YOUR INSTRUCTIONS:
Extract the lines that carry the string "None" from the listing.

DATA:
....
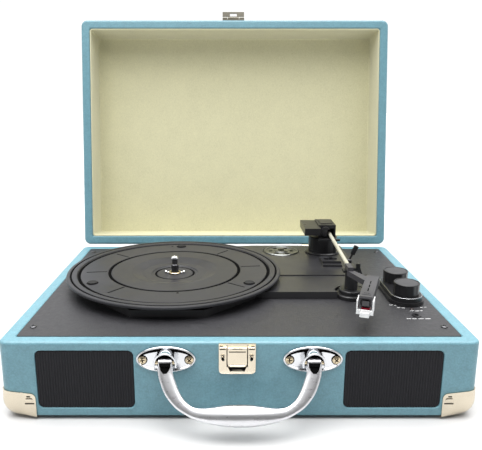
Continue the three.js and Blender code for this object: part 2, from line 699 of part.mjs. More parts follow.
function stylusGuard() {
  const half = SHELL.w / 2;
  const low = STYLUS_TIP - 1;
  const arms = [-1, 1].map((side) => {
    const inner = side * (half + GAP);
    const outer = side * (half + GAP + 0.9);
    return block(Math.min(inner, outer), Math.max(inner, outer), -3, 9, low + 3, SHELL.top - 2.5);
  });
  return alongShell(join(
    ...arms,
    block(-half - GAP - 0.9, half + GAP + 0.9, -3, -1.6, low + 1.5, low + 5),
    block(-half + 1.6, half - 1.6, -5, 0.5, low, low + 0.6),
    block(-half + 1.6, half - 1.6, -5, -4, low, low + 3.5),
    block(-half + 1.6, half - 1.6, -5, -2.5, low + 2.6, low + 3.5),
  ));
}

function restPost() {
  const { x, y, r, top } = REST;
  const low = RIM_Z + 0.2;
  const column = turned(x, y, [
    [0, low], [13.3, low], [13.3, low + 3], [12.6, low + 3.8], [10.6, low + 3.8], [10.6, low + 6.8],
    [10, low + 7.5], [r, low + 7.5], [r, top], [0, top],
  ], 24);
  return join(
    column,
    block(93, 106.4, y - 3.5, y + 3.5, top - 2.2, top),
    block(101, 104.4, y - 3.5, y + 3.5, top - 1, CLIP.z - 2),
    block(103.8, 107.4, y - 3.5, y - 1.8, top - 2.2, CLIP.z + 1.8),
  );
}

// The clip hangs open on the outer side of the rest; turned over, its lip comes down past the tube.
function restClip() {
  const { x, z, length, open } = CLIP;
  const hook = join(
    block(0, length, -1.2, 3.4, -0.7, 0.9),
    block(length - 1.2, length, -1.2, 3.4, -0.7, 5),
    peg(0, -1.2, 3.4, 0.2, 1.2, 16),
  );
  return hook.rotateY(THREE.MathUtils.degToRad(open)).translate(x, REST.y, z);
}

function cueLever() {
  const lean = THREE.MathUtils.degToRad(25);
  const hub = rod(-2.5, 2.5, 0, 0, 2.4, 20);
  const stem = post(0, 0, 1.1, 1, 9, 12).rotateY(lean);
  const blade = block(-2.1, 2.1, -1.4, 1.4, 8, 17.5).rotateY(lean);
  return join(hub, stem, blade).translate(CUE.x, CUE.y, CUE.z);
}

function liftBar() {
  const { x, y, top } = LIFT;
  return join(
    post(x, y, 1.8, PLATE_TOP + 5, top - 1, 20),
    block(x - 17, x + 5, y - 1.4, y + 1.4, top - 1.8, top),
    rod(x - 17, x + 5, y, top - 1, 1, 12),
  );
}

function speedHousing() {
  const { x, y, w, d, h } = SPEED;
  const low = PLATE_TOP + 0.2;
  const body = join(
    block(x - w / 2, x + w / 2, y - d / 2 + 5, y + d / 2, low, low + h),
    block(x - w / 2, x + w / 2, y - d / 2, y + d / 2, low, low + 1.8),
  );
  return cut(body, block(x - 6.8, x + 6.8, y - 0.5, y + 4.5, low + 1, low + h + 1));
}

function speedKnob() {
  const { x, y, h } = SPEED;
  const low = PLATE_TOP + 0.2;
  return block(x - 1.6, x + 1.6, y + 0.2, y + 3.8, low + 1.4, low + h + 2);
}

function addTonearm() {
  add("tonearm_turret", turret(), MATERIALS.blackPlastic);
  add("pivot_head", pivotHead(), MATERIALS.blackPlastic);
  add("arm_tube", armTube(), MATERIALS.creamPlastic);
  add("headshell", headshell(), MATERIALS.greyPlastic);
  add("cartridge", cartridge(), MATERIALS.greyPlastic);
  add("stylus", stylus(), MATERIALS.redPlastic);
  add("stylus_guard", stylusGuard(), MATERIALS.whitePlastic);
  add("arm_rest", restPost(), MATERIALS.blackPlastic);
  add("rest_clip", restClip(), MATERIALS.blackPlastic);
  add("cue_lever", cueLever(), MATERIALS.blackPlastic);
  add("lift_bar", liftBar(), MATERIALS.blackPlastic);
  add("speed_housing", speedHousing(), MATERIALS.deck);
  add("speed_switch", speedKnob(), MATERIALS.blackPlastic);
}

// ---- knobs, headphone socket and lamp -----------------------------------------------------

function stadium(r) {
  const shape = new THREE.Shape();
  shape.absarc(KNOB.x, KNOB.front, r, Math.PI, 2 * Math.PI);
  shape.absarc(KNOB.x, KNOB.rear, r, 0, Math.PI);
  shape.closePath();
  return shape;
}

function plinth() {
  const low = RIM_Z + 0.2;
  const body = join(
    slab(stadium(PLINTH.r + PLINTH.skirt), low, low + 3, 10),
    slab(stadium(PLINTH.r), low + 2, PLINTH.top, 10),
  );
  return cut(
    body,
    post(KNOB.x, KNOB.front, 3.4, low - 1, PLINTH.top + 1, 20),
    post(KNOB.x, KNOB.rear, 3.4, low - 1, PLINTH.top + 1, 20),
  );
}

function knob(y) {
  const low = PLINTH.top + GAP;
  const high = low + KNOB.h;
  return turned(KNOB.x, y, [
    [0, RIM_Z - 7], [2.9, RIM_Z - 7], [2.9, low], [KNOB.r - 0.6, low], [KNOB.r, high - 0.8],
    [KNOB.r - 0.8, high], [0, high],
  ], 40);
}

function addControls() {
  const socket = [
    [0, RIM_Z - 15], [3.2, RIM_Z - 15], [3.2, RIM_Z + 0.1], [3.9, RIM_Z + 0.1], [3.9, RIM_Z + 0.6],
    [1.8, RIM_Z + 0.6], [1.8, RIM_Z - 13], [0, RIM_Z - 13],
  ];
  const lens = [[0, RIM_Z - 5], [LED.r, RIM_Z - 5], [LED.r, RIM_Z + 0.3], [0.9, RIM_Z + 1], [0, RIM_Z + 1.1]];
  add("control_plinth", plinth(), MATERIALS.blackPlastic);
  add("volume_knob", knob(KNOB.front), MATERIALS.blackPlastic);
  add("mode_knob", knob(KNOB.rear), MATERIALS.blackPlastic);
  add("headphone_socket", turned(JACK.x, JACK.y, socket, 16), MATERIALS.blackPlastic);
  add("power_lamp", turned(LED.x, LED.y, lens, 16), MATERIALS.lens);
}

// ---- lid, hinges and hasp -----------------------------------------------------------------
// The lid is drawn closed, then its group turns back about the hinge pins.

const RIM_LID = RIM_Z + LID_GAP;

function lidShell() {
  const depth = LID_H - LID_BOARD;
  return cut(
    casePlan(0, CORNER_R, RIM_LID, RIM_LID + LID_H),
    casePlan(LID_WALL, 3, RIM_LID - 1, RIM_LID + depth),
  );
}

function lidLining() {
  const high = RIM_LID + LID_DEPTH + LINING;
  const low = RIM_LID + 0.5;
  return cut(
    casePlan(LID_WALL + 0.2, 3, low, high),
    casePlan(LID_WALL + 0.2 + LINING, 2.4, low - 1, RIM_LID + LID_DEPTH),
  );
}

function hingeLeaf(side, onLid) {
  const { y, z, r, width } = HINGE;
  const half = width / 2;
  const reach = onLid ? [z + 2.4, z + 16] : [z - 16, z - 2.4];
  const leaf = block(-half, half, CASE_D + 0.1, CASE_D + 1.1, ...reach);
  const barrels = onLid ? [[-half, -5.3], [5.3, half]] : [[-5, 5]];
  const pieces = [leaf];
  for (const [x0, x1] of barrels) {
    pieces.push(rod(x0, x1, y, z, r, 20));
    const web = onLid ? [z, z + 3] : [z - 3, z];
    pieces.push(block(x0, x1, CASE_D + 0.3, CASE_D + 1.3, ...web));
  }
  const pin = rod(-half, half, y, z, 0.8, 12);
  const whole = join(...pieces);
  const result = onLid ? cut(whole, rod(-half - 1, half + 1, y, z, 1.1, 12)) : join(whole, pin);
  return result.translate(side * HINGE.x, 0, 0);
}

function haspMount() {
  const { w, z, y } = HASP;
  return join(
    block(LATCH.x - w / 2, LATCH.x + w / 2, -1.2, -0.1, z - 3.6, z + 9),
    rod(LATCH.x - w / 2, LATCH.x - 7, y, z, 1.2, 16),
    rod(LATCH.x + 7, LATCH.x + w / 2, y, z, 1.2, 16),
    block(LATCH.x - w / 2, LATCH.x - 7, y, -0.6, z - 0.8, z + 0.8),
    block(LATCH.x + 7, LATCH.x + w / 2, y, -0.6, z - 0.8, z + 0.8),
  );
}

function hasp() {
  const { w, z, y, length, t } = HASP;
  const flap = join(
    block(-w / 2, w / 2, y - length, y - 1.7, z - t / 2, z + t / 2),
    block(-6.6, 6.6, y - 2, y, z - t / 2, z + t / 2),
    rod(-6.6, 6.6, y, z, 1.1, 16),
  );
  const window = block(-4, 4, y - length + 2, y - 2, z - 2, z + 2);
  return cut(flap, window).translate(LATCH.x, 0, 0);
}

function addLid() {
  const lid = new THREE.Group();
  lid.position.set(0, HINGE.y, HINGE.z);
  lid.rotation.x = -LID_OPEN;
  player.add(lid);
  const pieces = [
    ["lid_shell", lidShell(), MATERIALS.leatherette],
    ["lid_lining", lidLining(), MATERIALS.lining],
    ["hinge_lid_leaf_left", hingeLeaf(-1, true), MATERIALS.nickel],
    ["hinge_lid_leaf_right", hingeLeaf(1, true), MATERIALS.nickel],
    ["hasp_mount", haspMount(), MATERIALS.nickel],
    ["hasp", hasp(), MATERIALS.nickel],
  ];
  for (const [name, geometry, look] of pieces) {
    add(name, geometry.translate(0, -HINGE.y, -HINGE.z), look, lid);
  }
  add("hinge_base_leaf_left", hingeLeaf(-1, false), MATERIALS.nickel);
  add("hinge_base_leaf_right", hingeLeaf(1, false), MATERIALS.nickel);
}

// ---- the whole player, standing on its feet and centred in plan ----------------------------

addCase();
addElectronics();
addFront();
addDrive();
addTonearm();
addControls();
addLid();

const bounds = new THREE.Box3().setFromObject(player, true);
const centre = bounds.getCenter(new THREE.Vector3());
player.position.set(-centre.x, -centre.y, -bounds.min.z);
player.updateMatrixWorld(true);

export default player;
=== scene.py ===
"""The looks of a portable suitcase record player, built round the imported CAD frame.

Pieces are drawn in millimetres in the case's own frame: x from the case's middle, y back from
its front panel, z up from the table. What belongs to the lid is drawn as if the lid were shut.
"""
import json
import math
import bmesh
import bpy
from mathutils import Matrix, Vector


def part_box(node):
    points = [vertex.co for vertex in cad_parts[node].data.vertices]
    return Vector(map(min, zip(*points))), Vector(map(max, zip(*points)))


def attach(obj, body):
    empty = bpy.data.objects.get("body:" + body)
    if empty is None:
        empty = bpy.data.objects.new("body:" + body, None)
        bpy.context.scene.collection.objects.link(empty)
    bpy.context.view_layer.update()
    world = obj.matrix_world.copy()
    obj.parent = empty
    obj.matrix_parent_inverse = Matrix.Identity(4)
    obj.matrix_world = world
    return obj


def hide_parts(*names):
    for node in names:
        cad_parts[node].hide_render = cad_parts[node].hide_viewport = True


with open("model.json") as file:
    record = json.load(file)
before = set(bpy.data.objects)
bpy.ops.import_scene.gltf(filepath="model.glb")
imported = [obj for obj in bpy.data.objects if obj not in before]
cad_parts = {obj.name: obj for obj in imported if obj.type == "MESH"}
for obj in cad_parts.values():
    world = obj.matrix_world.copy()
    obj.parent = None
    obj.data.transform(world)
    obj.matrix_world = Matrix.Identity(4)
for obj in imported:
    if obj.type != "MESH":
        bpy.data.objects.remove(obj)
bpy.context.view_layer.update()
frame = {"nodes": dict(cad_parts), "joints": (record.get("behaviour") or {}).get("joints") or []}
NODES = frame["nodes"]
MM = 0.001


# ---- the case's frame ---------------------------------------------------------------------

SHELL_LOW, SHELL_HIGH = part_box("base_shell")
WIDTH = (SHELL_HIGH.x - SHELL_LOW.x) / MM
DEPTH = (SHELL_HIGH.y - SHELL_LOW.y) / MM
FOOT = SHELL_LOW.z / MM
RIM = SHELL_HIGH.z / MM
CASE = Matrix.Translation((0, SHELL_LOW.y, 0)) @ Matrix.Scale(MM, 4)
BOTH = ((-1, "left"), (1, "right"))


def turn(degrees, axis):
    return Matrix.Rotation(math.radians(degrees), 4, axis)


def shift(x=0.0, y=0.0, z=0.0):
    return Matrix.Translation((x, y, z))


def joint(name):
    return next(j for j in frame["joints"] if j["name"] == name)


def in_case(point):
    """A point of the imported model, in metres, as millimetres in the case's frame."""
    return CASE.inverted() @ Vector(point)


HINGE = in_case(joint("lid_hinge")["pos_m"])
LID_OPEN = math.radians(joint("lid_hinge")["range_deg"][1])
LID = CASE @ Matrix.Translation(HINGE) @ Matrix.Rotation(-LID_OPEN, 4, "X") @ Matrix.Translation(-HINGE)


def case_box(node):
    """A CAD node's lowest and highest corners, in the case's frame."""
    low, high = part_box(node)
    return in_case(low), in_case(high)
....
RESPONSE:
    if empty is None:
        empty = bpy.data.objects.new("body:" + body, None)
    obj.parent = None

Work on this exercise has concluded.